Ms. Pierce, who spouts marketing jargon like a geyser spews hot water, says it is her hope that "our brand (meaning the Georgia Institute of Technology) and his brand (meaning, I suppose, ‘Daddy Fat Sacks') can align." Gosh, I hope so. I don't mean to be critical, but most of the old architects and bridge builders when I know still insist on wearing their pants well above their fannies and are loathe to flaunt their bling. It is about time somebody aligned their brands. Whatever that means.

Pierce's boss, associate athletic director Wayne Hogan, told the Atlanta Journal-Constitution that Atlanta is a "vibrant, thriving community of young, progressive adults" and that a key to attracting them to Grant Field is to make Tech less of a "closed shop." That's marketing talk for "the old alumni in tweed coats can take a hike because they aren't hip."

Here is the best news of all. The Georgia Tech athletic department marketing gurus want to assure those assembled on Nov. 1 that the Big Boi Welcoming Event and Brand Alignment concert won't contain any dirty lyrics. No need to give the old folks a heart attack.

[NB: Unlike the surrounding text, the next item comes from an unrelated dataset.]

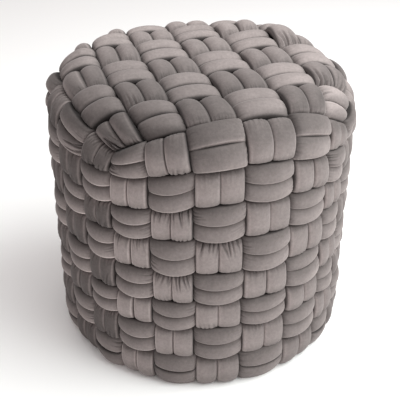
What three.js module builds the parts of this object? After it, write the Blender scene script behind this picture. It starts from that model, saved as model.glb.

Reliable sources inform me that Francis the Savannah Chitlin' Pimp (not to be confused with Francis the Talking Mule) is busy as we speak modifying the legendary Georgia Tech fight song into what is sure to be a rap standard for the ages. Admittedly, I'm no expert, but what I have heard thus far sounds like Grammy-winning material:

"You a Ramblin' Wreck, you ol' fool.

Walkin' around with your T-square tool.

Even tho you an engineer

who claims he can drink his whiskey clear,

How can you be a jolly good fellow

when you jus' sit there all white and yellow?"

I doubt there will be a dry eye in the stadium.

Meanwhile, at my alma mater, the University of Georgia (the nation's oldest state-chartered university, located in Athens, the Classic City of the South), a very unhip UGA athletic department just keeps selling out 92,746-seat Sanford Stadium - almost twice the size of Grant Field - year after year after year with nary a marketing cliché to be found. As embarrassed as I am to admit this, I really don't think they give a rat's whisker in Athens about aligning brands.

Assuming that you were not planning to reorganize your sock drawer that evening, I hope you will mark your calendar to be at the "welcoming experience" between Georgia Tech and Virginia Tech on Nov. 1. There will be lots of hip-hop. Lots of vibrant, young, progressive adults. Lots of brand aligning. Who knows? They might even find time to squeeze in a football game.